Moreover, the sites offer an array of social services to in-person visitors - important in southern Illinois where many seniors are not computer savvy.

Salazar said volunteers have been writing letters and cards and send them out with the delivered meals, to give seniors some personal contact.

Most senior sites in southern Illinois reopened July 1. Gold Plate and Franklin County were the holdouts, but Franklin County needed to fix a roof. That site has since opened, Salazar said.

She said the Gold Plate board is expected to reassess the situation near the end of August, and will determine whether to open in September or hold off.

Meanwhile, Gold Plate has expanded its delivery of hot meals from one a week to two a week, on Mondays and Thursdays. Clients who get delivered meals get hot meals on those two days, and three frozen meals on Mondays to cover them for the whole week.
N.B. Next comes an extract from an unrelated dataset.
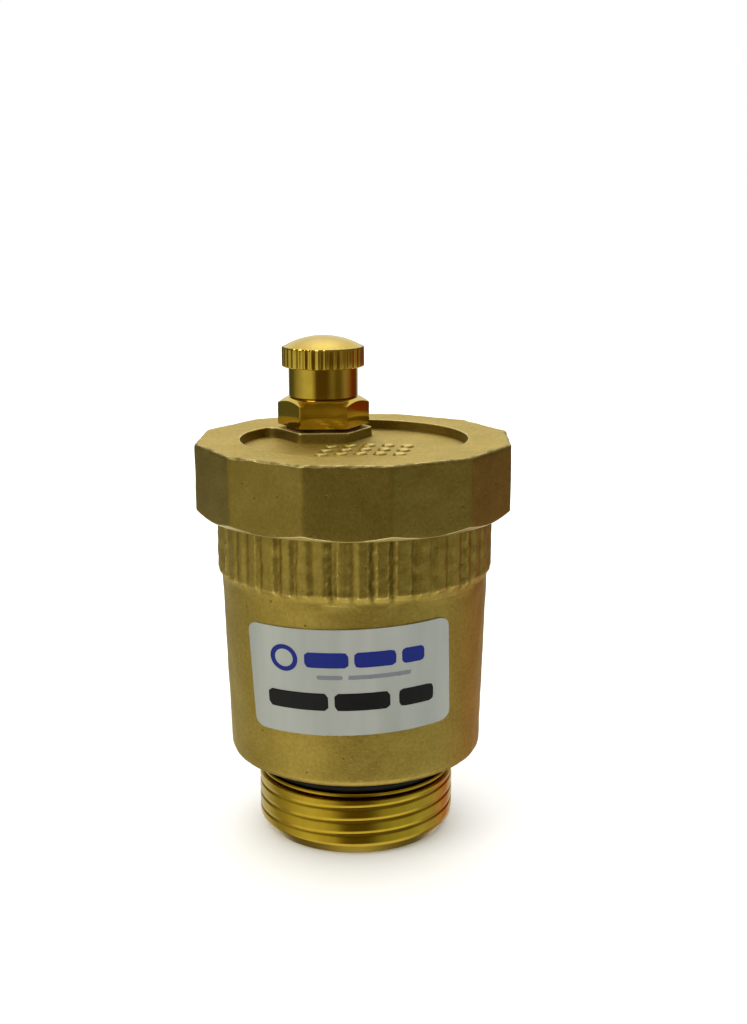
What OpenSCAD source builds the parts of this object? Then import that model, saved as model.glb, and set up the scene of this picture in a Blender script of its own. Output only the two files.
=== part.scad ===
// Automatic air vent for a heating circuit. Water fills the chamber from the threaded inlet.
// A float works a lever, the lever works a sprung stem, and the stem opens or shuts the vent
// valve on the cover. Air leaves through the valve while the dust cap is slack.
// Origin: centre of the inlet thread's bottom end. +Z is up, and -Y is the labelled front.
// Rest position: dry chamber, float down, vent valve open, dust cap and cover screwed home.

/* [Inlet] */
// Outside diameter of the male inlet thread
thread_d = 26.44; // [26.3:0.02:26.5]
// Pitch of the inlet thread
thread_pitch = 1.814; // [1.75:0.002:1.85]
// Height of the inlet thread above its bottom end
thread_h = 7.35; // [7.3:0.05:7.6]
// Diameter of the water passage through the inlet
inlet_bore_d = 19; // [17:0.5:20]
// Diameter of the thin collar that holds the inlet seal up
collar_d = 26; // [25:0.1:26.2]
// Thickness of the inlet seal's ring
inlet_seal_t = 2.5; // [2.2:0.1:2.5]

/* [Body] */
// Height of the body's underside above the thread's bottom end
body_z = 11.1; // [11:0.05:11.3]
// Diameter of the body at its underside
body_bottom_d = 33.74; // [33:0.1:34.5]
// Diameter of the body just below the fluted band
body_top_d = 35.34; // [35:0.1:36]
// Radius of the rounded edge round the underside
body_edge_r = 1.1; // [0.6:0.1:1.5]
// Diameter of the fluted band
band_d = 36.46; // [36.3:0.1:37]
// Height at which the fluted band reaches its full diameter
band_z = 36.4; // [36:0.1:37]
// Number of flutes round the band
flute_count = 45; // [36:1:50]
// Depth of one flute
flute_depth = 0.28; // [0.15:0.01:0.4]
// Diameter of the float chamber
chamber_d = 29.2; // [29:0.1:29.4]
// Height of the chamber's floor
floor_z = 13.6; // [13.4:0.1:13.7]
// Height of the ribs that keep the float off the floor
rib_h = 1.1; // [0.8:0.1:1.1]
// Height of the body's rim, inside the cover
rim_z = 49.3; // [49:0.05:49.3]

/* [Cover] */
// Width of the twelve-sided cover, corner to corner
cover_d = 42.18; // [41.8:0.05:43]
// Height of the cover's lower face
cover_z = 44; // [44:0.05:44.3]
// Height of the cover's top face
cover_top_z = 53.44; // [53.3:0.02:53.8]
// Turn of the cover's corners from the body's sides
cover_turn = 12.46; // [0:0.5:30]
// Diameter of the round recess in the top face
recess_d = 29.92; // [29:0.1:30.5]
// Depth of the recess
recess_depth = 1.34; // [1:0.02:1.4]
// Width of the six-sided boss under the vent valve, corner to corner
boss_d = 13.4; // [13:0.1:14]

/* [Vent valve] */
// Distance of the vent valve's axis from the body's axis
vent_offset = 9.53; // [9.3:0.01:9.6]
// Direction of the vent valve from the body's axis, from +X towards +Y
vent_angle = 116; // [90:1:150]
// Width of the valve's hexagon, corner to corner
hex_d = 12.58; // [12:0.1:13]
// Height of the hexagon's lower face
hex_z = 53.9; // [53.88:0.01:54]
// Height of the hexagon's upper face
hex_top_z = 57.67; // [57.5:0.01:57.7]
// Diameter of the valve's threaded nozzle and spigot
nozzle_d = 7; // [6.8:0.05:7]
// Height of the nozzle's top end
nozzle_top_z = 62.6; // [62.5:0.05:62.6]
// Diameter of the air passage through the valve
passage_d = 1.9; // [1.8:0.1:2.2]

/* [Dust cap] */
// Diameter of the cap's smooth skirt
skirt_d = 9.44; // [9.3:0.02:9.8]
// Diameter of the cap's knurled head
head_d = 11.22; // [11:0.02:11.6]
// Height of the head's lower face
head_z = 61.8; // [61.5:0.05:62]
// Height of the upper end of the knurls
dome_z = 64.5; // [64.2:0.05:64.7]
// Height of the top of the domed head
cap_top_z = 65.98; // [65.6:0.02:66.3]
// Number of knurls round the head
knurl_count = 36; // [24:1:40]

/* [Float and lever] */
// Distance that the float rises to shut the valve
float_travel = 3; // [2:0.1:3]
// Diameter of the float
float_d = 25.2; // [24:0.1:25.6]
// Height of the float's underside when it is down
float_z = 14.9; // [14.9:0.05:15.2]
// Height of the float's top when it is down
float_top_z = 39.5; // [38.5:0.1:39.6]
// Distance of the lever's pivot from the body's axis
pivot_offset = 12.6; // [12.55:0.01:12.65]
// Height of the lever's pivot
pivot_z = 45.4; // [45.3:0.05:45.4]
// Thickness of the lever's plate
lever_t = 0.8; // [0.6:0.1:0.8]
// Radius of the ball at the foot of the stem
ball_r = 1; // [0.9:0.05:1.1]

/* [Label] */
// Width of the label, measured straight across
label_w = 24.9; // [20:0.1:26]
// Height of the label
label_h = 13.9; // [12:0.1:15]
// Height of the label's centre
label_z = 25.4; // [24:0.1:27]
// Turn of the label round the body, to the right of the front
label_turn = -3; // [-10:0.5:10]
// Tilt of the label
label_tilt = 2.3; // [-3:0.1:3]

/* [Hidden] */
$fn = 96;
eps = 0.01;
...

Executive Director Tammy Asbury said a few weeks ago that their goal is to eventually be able to deliver hot meals all five weekdays.

The Illinois Department of Aging, which disburses the money to the local meal programs, has given wide latitude to individual senior centers on when they can reopen sites to the general public. Sites in more populous northern Illinois have said it will be at least October before they fully reopen.